The origins of many mythological creatures can be found in old accounts of beasts that supposedly roamed our world. Pliny the Elder aimed to document all the known animals in 'Historia Naturalis' (77AD), which included the Manticore, Murex and Skiapod. In the 16th century Ambrose Pare in 'On Monsters and Marvels' (1582) stated that some mythical creatures such as the Incubus and Succubus were completely untrue but he still held onto beliefs of bizarre races of men that did not exist. Over time as our understating of our world increased it became apparent what creatures were real and which were suspicious. Such suspicious creatures like the Unicorn and Griffin became mythological creatures. Although it is strange to believe that people once believed in such beings, we must remember that even today we make recent discoveries about animals. For example, did you know that octopuses come onto land to traverse small terrain or to lay eggs? We do not know which types of beasts described in history were exaggerations, which were species that are now extinct or which are so rare that have not been seen again.

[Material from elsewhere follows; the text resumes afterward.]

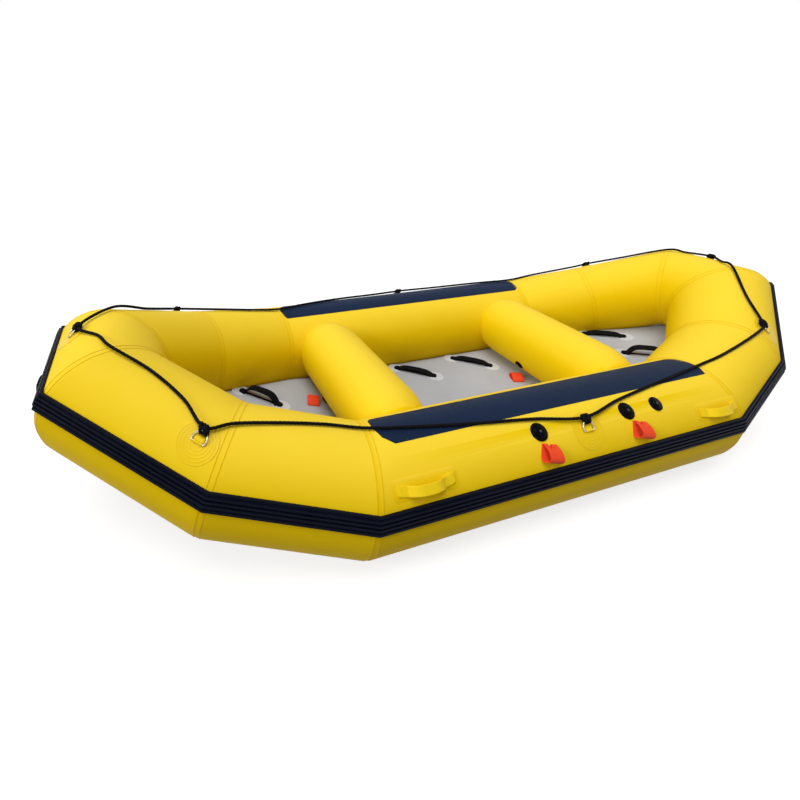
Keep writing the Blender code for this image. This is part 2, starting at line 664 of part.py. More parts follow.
def relief_valve(spot):
    inner = RELIEF_CROWN - RELIEF_WALL
    profile = [(0, RELIEF_CROWN), (RELIEF_BORE * 0.7, RELIEF_CROWN * 0.85), (RELIEF_BARREL, FLANGE_TOP),
               (RELIEF_FLANGE - GAP, FLANGE_TOP), (RELIEF_FLANGE, FLANGE_TOP / 2), (RELIEF_FLANGE, GAP),
               (RELIEF_BARREL, GAP), (RELIEF_BARREL, -RELIEF_DEPTH), (RELIEF_SEAT, -RELIEF_DEPTH),
               (RELIEF_SEAT, -RELIEF_DEPTH + RELIEF_WALL), (RELIEF_BORE, -RELIEF_DEPTH + RELIEF_WALL),
               (RELIEF_BORE, GAP), (RELIEF_BORE * 0.6, inner * 0.85), (0, inner)]
    body = turned(profile, spot, closed=False)
    for third in range(3):
        shift = Matrix.Rotation(math.tau * third / 3, 4, "Z") @ Matrix.Translation((RELIEF_BORE * 0.62, 0, 0))
        vent = cylinder(RELIEF_WALL / 2, 0, RELIEF_CROWN + OVERRUN, spot @ shift, 6)
        combine(body, vent, "DIFFERENCE")
    settle("relief_valve_body", [body], black_plastic())
    seat = -RELIEF_DEPTH + RELIEF_WALL + GAP
    disc = [(0, DISC_STEM_TOP), (DISC_STEM, DISC_STEM_TOP), (DISC_STEM, seat + DISC_HEIGHT),
            (DISC_RADIUS, seat + DISC_HEIGHT), (DISC_RADIUS, seat), (0, seat)]
    settle("relief_valve_disc", [turned(disc, spot, 8, closed=False)], black_plastic(), spot.translation)


# Rings, keepers and grab line

def bar_height():
    return GAP + PATCH_THICKNESS / 2 + KEEPER_WALL + GAP + RING_WIRE


def ring_spot(name):
    return hull_spot(*RINGS[name])


def d_ring(name):
    spot = ring_spot(name)
    half = RING_WIDTH / 2
    straight = RING_HEIGHT - half
    outline = [(0, -half + RING_CORNER), (0, half - RING_CORNER), (RING_CORNER, half), (straight, half)]
    bow = arc((straight, 0), half, 90, -90, 8)[1:-1]
    outline += bow + [(straight, -half), (RING_CORNER, -half)]
    lift = Matrix.Translation((0, 0, bar_height())) @ Matrix.Rotation(-math.radians(RING_LIFT), 4, "Y")
    points = [spot @ lift @ Vector((x, y, 0)) for x, y in outline]
    return settle(name + "_d_ring", [bar_along(points, RING_WIRE, True, 1)], steel(),
                  spot @ Vector((0, 0, bar_height())))


def ring_patch(name):
    # Round glued patch with a webbing keeper, folded round the ring's bar and sewn down the slope
    spot = ring_spot(name) @ Matrix.Rotation(-QUARTER, 4, "Z")
    hole = RING_WIRE + GAP
    outer = hole + KEEPER_WALL
    middle = bar_height()
    ring = arc((0, middle), outer, 90, -90, 5)
    tail_top = middle - outer + 2 * KEEPER_WALL
    outline = ring + [(-KEEPER_TAIL, middle - outer), (-KEEPER_TAIL, tail_top), (-outer * 1.6, tail_top)]
    keeper = meshed(flat_strip([outline, arc((0, middle), hole, 0, 315, 7)], KEEPER_WIDTH, spot))
    disc = patch(*RINGS[name], round_outline(RING_PATCH_RADIUS), PATCH_THICKNESS)
    return settle(name + "_ring_patch", [combine(disc, keeper, "UNION")], hull_fabric())


def smooth_closed(points, step):
    # Even samples of the smooth closed curve through the points
    samples = []
    count = len(points)
    for i in range(count):
        a, b, c, d = (points[(i + j) % count] for j in (-1, 0, 1, 2))
        parts_here = max(1, round((c - b).length / step + 1 / 4))
        for j in range(parts_here):
            s = j / parts_here
            samples.append(((2 * b) + (c - a) * s + (2 * a - 5 * b + 4 * c - d) * s ** 2
                            + (3 * b - a - 3 * c + d) * s ** 3) / 2)
    return samples


def hitch_point(name):
    place, degrees = RINGS[name]
    lift = PATCH_THICKNESS + 2 * HITCH_RADIUS + ROPE_RADIUS + 4 * GAP
    return hull_point(place, degrees + HITCH_SWING, lift)


def line_point(stop):
    # A stop on the route is the name of a ring, or a place on the hull
    if isinstance(stop, str):
        return hitch_point(stop)
    place, degrees = stop
    ridge = ROPE_RADIUS / 2 if place == round(place) else 0.0
    return hull_point(place, degrees, PAD_THICKNESS + ROPE_RADIUS + 4 * GAP + ridge)


def grab_line():
    starboard = [stop.replace("port", "starboard") if isinstance(stop, str) else (5 - stop[0], stop[1])
                 for stop in PORT_ROUTE[-2:1:-1]]
    route = [line_point(stop) for stop in PORT_ROUTE + starboard]
    line = meshed(bar_along(smooth_closed(route, ROPE_STEP), ROPE_RADIUS, True, 2))
    for name in RINGS:
        combine(line, meshed(hitch(name)), "UNION")
    return settle("grab_line", [line], finish("rope", BLACK, 0.9))


def hitch(name):
    # One thick turn of the line round itself and the top of the ring
    spot = ring_spot(name)
    lift = math.radians(RING_LIFT)
    wire = Vector((RING_HEIGHT * math.cos(lift), 0, bar_height() + RING_HEIGHT * math.sin(lift)))
    line = spot.inverted() @ hitch_point(name)
    reach = (line - wire)
    along = reach.normalized()
    aside = Vector((-along.z, 0, along.x))
    steps = 3
    round_wire = (RING_WIRE + HITCH_RADIUS + 2 * GAP) / math.cos(math.pi / steps / 2)
    round_line = ROPE_RADIUS + HITCH_RADIUS / 2
    points = []
    for centre, radius, start in ((line, round_line, -90), (wire, round_wire, 90)):
        for i in range(steps + 1):
            angle = math.radians(start + 180 * i / steps)
            points.append(spot @ (centre + along * radius * math.cos(angle) + aside * radius * math.sin(angle)))
    return bar_along(points, HITCH_RADIUS, True, 0)


# Handles and loops

def strap_handle(spot, length, foot, rise, width, thickness):
    # Arched strap with a flat foot at each end, along the spot's Y
    half = length / 2
    crown = half - foot
    steps = 8
    top = [(-half, thickness)]
    low = [(-half, 0.0)]
    for i in range(steps + 1):
        y = -crown + 2 * crown * i / steps
        z = rise * (1 - (y / crown) ** 4)
        top.append((y, z + thickness))
        low.append((y, z))
    top.append((half, thickness))
    low.append((half, 0.0))
    return flat_strip([low + top[::-1]], width, spot @ Matrix.Translation((0, 0, GAP)))


def strap_loop(spot):
    # Folded strap with an open eye at one end and its two layers glued together along the tail
    outer = LOOP_EYE + LOOP_WALL
    middle = LOOP_TAIL / 2
    eye = arc((middle, outer), LOOP_EYE, 0, 324, 9)
    outline = arc((middle, outer), outer, -90, 100, 6)
    outline += [(middle - outer * 1.8, 2 * LOOP_WALL), (-outer - middle, 2 * LOOP_WALL), (-outer - middle, 0.0)]
    return flat_strip([outline, eye], LOOP_WIDTH, spot @ Matrix.Translation((0, 0, GAP)))


def carry_handle(name, place, degrees, material):
    # Glued patch with its arched strap
    spot = hull_spot(place, degrees)
    oblong = rounded_oblong(CARRY_PATCH_WIDTH / 2, CARRY_PATCH_LENGTH / 2, CARRY_PATCH_WIDTH / 4)
    base = patch(place, degrees, oblong, PATCH_THICKNESS)
    strap = strap_handle(spot @ Matrix.Translation((0, 0, PATCH_THICKNESS / 2)),
                         CARRY_LENGTH, CARRY_FOOT, CARRY_RISE, CARRY_WIDTH, CARRY_THICKNESS)
    return settle(name, [combine(base, meshed(strap), "UNION")], material)


def floor_spot(x, y, turn):
    tilt = math.atan(FLOOR_SLOPE) * (abs(x) > FLOOR_FLAT_HALF) * (-1 if x > 0 else 1)
    return (Matrix.Translation((x, y, FLOOR_TOP + floor_rise(x))) @ Matrix.Rotation(tilt, 4, "Y")
            @ Matrix.Rotation(math.radians(turn), 4, "Z"))


def handles_and_loops():
    for name, x, side in CARRY_PLACES:
        carry_handle(name + "_carry_handle", side_place(x, side), CARRY_ANGLE, hull_fabric())
    for name, place in END_CARRY_PLACES:
        carry_handle(name + "_carry_handle", place, END_CARRY_ANGLE, webbing())
    for name, x, y, rise in FLOOR_HANDLES:
        strap = strap_handle(floor_spot(x, y, FLOOR_HANDLE_TURN - 90), FLOOR_HANDLE_LENGTH, FLOOR_HANDLE_FOOT,
                             rise, FLOOR_HANDLE_WIDTH, FLOOR_HANDLE_THICKNESS)
        settle(name + "_floor_handle", [strap], webbing())
    down = Matrix.Rotation(QUARTER, 4, "Z") @ Matrix.Translation((0, SIDE_LOOP_DROP, 0))
    orange = finish("orange_strap", ORANGE, 0.5)
    for name, x in SIDE_LOOPS:
        settle(name + "_side_loop", [strap_loop(hull_spot(side_place(x, -1), SIDE_LOOP_ANGLE) @ down)], orange)
    for name, x, y in FLOOR_LOOPS:
        settle(name + "_floor_loop", [strap_loop(floor_spot(x, y, 0))], orange)


# The whole raft

TUBES = [("bow_tube", 0, 5), ("starboard_side_tube", 5, 1), ("stern_tube", 6, 5), ("port_side_tube", 11, 1)]


def hull_tubes():
    for name, first, count in TUBES:
        tube = sleeve(first, count, TUBE_RADIUS, TUBE_RADIUS - TUBE_WALL, GAP / 2)
        if name == "port_side_tube":
            holes = [(x, BARREL_RADIUS) for x, _ in VALVE_PLACES_X] + [(RELIEF_X, RELIEF_BARREL)]
            for x, radius in holes:
                spot = hull_spot(side_place(x, -1), VALVE_ANGLE)
                combine(tube, cylinder(radius + GAP, -OVERRUN, OVERRUN, spot), "DIFFERENCE")
        settle(name, [tube], hull_fabric())


def build():
    hull_tubes()
    baffle("port_baffle", -1)
    baffle("starboard_baffle", 1)
    rub_strake()
    wear_pad("port_wear_pad", -1)
    wear_pad("starboard_wear_pad", 1)
    inflatable_floor()
    for x, end in ((-SEAT_X, "bow"), (SEAT_X, "stern")):
        cross_seat(end + "_seat", x)
        inflation_valve(end + "_seat_valve", seat_valve_spot(x))
    for x, name in VALVE_PLACES_X:
        inflation_valve(name, hull_spot(side_place(x, -1), VALVE_ANGLE), sprung=True)
    inflation_valve("floor_valve", Matrix.Translation((FLOOR_VALVE_X, FLOOR_VALVE_Y, FLOOR_TOP)))
    relief_valve(hull_spot(side_place(RELIEF_X, -1), VALVE_ANGLE))
    for name in RINGS:
        d_ring(name)
        ring_patch(name)
    handles_and_loops()
    grab_line()


build()
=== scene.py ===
import bmesh
import bpy
import math
from mathutils import Matrix, Vector


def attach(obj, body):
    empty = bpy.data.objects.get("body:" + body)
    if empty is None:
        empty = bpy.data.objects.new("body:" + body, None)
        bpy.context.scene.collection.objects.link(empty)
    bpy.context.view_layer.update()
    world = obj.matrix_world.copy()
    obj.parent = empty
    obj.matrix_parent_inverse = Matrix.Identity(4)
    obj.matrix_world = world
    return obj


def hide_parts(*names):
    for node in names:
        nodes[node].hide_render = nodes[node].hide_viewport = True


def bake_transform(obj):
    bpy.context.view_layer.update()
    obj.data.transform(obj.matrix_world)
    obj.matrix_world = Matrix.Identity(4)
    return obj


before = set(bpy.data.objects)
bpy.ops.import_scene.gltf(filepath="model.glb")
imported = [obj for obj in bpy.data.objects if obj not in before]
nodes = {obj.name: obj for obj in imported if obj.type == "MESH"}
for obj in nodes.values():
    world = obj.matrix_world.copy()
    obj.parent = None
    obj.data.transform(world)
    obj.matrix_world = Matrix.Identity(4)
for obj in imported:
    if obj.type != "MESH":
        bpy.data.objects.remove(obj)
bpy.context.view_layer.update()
print("frame loaded:", len(nodes), "nodes")


# Where the camera stood: metres, degrees, pixels of the photograph and millimetres of film
camera = {"place": (-1.5049, -1.8458, 1.5374), "yaw": 18.843, "pitch": 19.513, "roll": 0.712,
          "focal": 473.87, "centre": (302.7, 282.1), "pixels": 800, "sensor": 36}


def turned(degrees, axis):
    return Matrix.Rotation(math.radians(degrees), 4, axis)


def moved(x, y, z):
    return Matrix.Translation((x, y, z))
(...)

Faith, Superstition and Science
Mythological creatures are not confined to flesh and bone as many take on invisible or otherworldly forms such as ghosts, spirits and angels. The rise of science and its impressive understanding of the world has caused many beliefs of supernatural creatures to become fantasy as they cannot be scientifically proved. But science cannot prove their non-existence. Science details physical phenomena but not so much the mental phenomena of our world. When we consider this many beings become possible. Buddhist and other eastern philosophies explain the existence of spirits through an understanding of what the mind is and thus what a living being can be. Furthermore the book of biodiversity is not closed, new species are discovered all the time, the ocean has not been fully explored and we cannot know for sure what creatures are extinct and which still remain. This inability to fully prove or disprove creatures based on sightings is what has caused many creatures like ghosts, spirits and Bigfoots to become classed as mythological creatures.
What Mythological Creatures Are Not
Since we still adore the tales of Giants, Dragons and monsters, we have incorporated these into the arts and entertainment. Shakespeare used mythical creatures like Caliban and Oberon to populate his play 'A Midsummer Night's Dream' (1590) which were based upon mythical creatures. In the 20th century JRR Tolkien revolutionised mythology in his books 'The Hobbit' (1936) and 'The Lord of the Rings' (1955) turning Norse mythical creatures into new fictional versions starting a new genre: fantasy. Since then many mythological creatures have evolved and been elaborated to feature in fantasy books, films and games. The typical Orc, a blob with tusks became the green-tusked warrior now embellished by companies like Games Workshop and Blizzard's 'World of Warcraft'.
Many mythological creatures are beings based on sightings and spiritual connections which neither can be proved. We have not fully completed our encyclopedia of Earth's animals and still have to journey into the spiritual philosophies of the elusive Far East. But either way the old stories and descriptions of fabulous beasts is an increasing resource for popular entertainment in books, films and games.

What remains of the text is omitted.